• _Work to do_: Every entry needs to be printed exactly, please.

BEGIN Given records

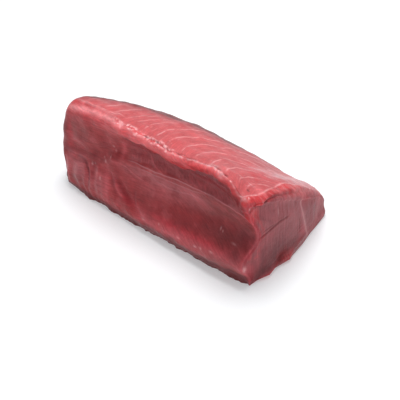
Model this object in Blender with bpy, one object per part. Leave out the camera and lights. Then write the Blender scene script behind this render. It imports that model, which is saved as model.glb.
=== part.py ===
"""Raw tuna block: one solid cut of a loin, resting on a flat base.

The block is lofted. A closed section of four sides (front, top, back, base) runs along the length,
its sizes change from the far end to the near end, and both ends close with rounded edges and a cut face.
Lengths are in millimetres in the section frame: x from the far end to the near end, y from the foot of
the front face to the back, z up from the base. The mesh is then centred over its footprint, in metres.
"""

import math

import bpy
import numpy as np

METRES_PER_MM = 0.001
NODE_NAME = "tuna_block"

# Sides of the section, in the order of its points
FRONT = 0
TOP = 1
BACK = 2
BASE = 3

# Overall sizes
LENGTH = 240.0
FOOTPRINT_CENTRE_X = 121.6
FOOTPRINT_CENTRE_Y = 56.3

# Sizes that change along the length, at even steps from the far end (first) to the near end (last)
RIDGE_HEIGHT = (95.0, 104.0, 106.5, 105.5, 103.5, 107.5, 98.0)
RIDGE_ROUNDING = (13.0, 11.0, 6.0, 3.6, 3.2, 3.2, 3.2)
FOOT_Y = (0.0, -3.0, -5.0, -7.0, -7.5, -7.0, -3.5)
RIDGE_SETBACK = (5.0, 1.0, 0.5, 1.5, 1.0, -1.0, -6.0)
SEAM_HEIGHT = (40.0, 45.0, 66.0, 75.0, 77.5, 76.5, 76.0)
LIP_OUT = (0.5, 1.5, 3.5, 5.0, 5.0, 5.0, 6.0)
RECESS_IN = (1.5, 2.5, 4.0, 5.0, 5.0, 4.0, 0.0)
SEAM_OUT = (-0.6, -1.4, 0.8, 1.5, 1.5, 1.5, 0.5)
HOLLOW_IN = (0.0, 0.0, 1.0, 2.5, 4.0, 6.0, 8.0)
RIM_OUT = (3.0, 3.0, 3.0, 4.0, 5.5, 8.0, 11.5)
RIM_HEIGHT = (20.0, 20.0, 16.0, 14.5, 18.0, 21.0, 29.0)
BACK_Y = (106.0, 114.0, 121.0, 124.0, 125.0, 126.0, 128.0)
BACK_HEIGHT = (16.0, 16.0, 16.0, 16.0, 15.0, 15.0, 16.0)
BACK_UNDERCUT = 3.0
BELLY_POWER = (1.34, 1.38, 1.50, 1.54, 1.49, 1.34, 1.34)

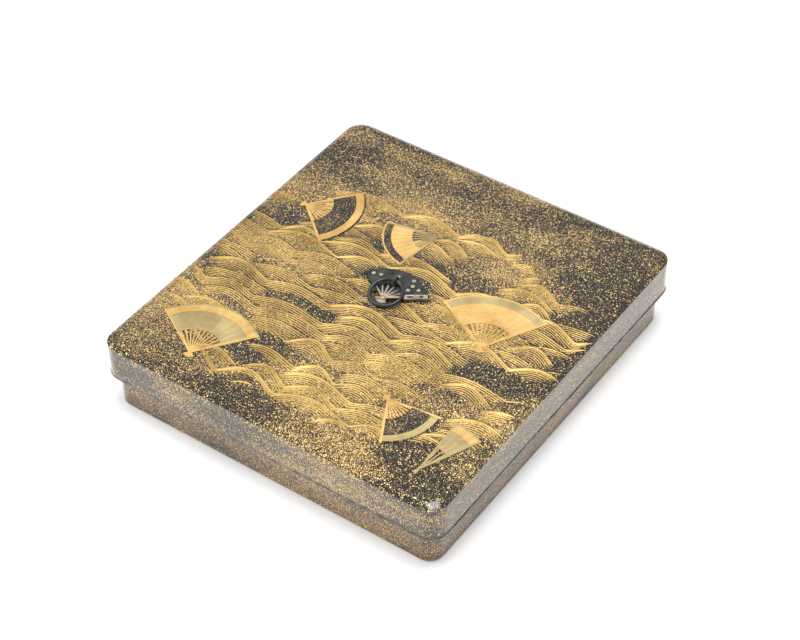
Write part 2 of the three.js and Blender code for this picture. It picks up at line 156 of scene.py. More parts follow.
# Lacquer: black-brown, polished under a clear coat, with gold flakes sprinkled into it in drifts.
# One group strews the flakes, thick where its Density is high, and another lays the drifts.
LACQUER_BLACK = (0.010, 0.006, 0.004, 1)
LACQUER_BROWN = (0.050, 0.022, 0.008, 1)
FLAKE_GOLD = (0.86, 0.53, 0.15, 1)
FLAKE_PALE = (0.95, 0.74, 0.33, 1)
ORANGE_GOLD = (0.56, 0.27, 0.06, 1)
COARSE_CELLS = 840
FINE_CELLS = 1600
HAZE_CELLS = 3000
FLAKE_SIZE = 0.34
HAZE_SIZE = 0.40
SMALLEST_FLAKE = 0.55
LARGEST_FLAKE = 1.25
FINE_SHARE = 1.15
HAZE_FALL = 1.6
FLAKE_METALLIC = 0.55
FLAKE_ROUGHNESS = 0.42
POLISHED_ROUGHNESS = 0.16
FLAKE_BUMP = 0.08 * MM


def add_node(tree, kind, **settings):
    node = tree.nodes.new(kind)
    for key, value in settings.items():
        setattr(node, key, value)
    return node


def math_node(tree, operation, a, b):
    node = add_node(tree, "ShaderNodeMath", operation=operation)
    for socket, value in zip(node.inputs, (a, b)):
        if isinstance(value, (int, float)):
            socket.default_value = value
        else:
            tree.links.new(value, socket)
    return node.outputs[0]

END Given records

• _Exercise output_:
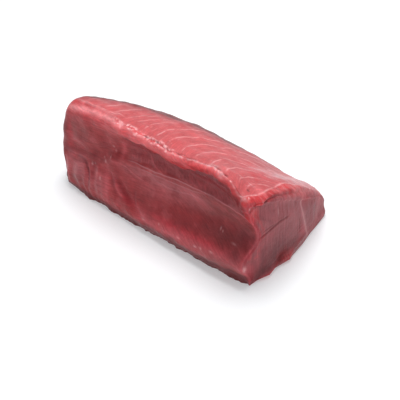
Model this object in Blender with bpy, one object per part. Leave out the camera and lights. Then write the Blender scene script behind this render. It imports that model, which is saved as model.glb.
=== part.py ===
"""Raw tuna block: one solid cut of a loin, resting on a flat base.

The block is lofted. A closed section of four sides (front, top, back, base) runs along the length,
its sizes change from the far end to the near end, and both ends close with rounded edges and a cut face.
Lengths are in millimetres in the section frame: x from the far end to the near end, y from the foot of
the front face to the back, z up from the base. The mesh is then centred over its footprint, in metres.
"""

import math

import bpy
import numpy as np

METRES_PER_MM = 0.001
NODE_NAME = "tuna_block"

# Sides of the section, in the order of its points
FRONT = 0
TOP = 1
BACK = 2
BASE = 3

# Overall sizes
LENGTH = 240.0
FOOTPRINT_CENTRE_X = 121.6
FOOTPRINT_CENTRE_Y = 56.3

# Sizes that change along the length, at even steps from the far end (first) to the near end (last)
RIDGE_HEIGHT = (95.0, 104.0, 106.5, 105.5, 103.5, 107.5, 98.0)
RIDGE_ROUNDING = (13.0, 11.0, 6.0, 3.6, 3.2, 3.2, 3.2)
FOOT_Y = (0.0, -3.0, -5.0, -7.0, -7.5, -7.0, -3.5)
RIDGE_SETBACK = (5.0, 1.0, 0.5, 1.5, 1.0, -1.0, -6.0)
SEAM_HEIGHT = (40.0, 45.0, 66.0, 75.0, 77.5, 76.5, 76.0)
LIP_OUT = (0.5, 1.5, 3.5, 5.0, 5.0, 5.0, 6.0)
RECESS_IN = (1.5, 2.5, 4.0, 5.0, 5.0, 4.0, 0.0)
SEAM_OUT = (-0.6, -1.4, 0.8, 1.5, 1.5, 1.5, 0.5)
HOLLOW_IN = (0.0, 0.0, 1.0, 2.5, 4.0, 6.0, 8.0)
RIM_OUT = (3.0, 3.0, 3.0, 4.0, 5.5, 8.0, 11.5)
RIM_HEIGHT = (20.0, 20.0, 16.0, 14.5, 18.0, 21.0, 29.0)
BACK_Y = (106.0, 114.0, 121.0, 124.0, 125.0, 126.0, 128.0)
BACK_HEIGHT = (16.0, 16.0, 16.0, 16.0, 15.0, 15.0, 16.0)
BACK_UNDERCUT = 3.0
BELLY_POWER = (1.34, 1.38, 1.50, 1.54, 1.49, 1.34, 1.34)

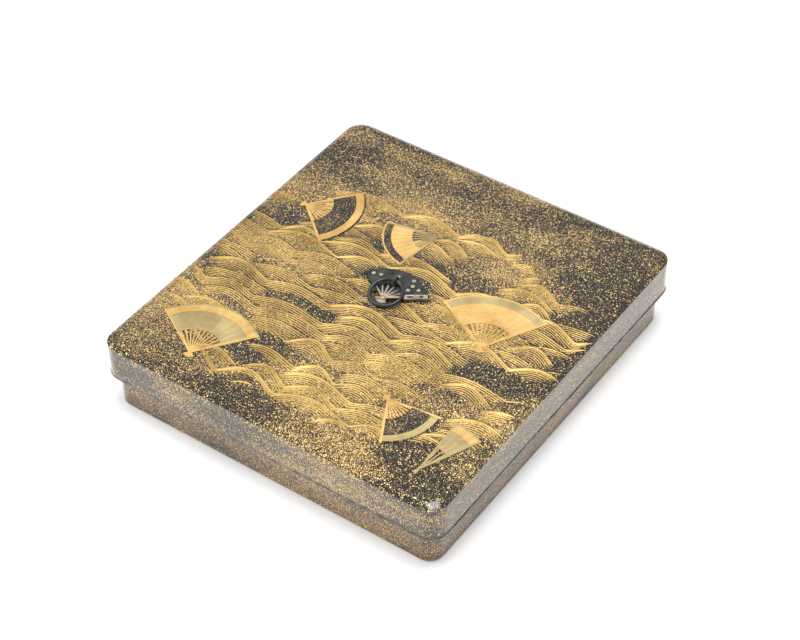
Write part 2 of the three.js and Blender code for this picture. It picks up at line 156 of scene.py. More parts follow.
# Lacquer: black-brown, polished under a clear coat, with gold flakes sprinkled into it in drifts.
# One group strews the flakes, thick where its Density is high, and another lays the drifts.
LACQUER_BLACK = (0.010, 0.006, 0.004, 1)
LACQUER_BROWN = (0.050, 0.022, 0.008, 1)
FLAKE_GOLD = (0.86, 0.53, 0.15, 1)
FLAKE_PALE = (0.95, 0.74, 0.33, 1)
ORANGE_GOLD = (0.56, 0.27, 0.06, 1)
COARSE_CELLS = 840
FINE_CELLS = 1600
HAZE_CELLS = 3000
FLAKE_SIZE = 0.34
HAZE_SIZE = 0.40
SMALLEST_FLAKE = 0.55
LARGEST_FLAKE = 1.25
FINE_SHARE = 1.15
HAZE_FALL = 1.6
FLAKE_METALLIC = 0.55
FLAKE_ROUGHNESS = 0.42
POLISHED_ROUGHNESS = 0.16
FLAKE_BUMP = 0.08 * MM


def add_node(tree, kind, **settings):
    node = tree.nodes.new(kind)
    for key, value in settings.items():
        setattr(node, key, value)
    return node


def math_node(tree, operation, a, b):
    node = add_node(tree, "ShaderNodeMath", operation=operation)
    for socket, value in zip(node.inputs, (a, b)):
        if isinstance(value, (int, float)):
            socket.default_value = value
        else:
            tree.links.new(value, socket)
    return node.outputs[0]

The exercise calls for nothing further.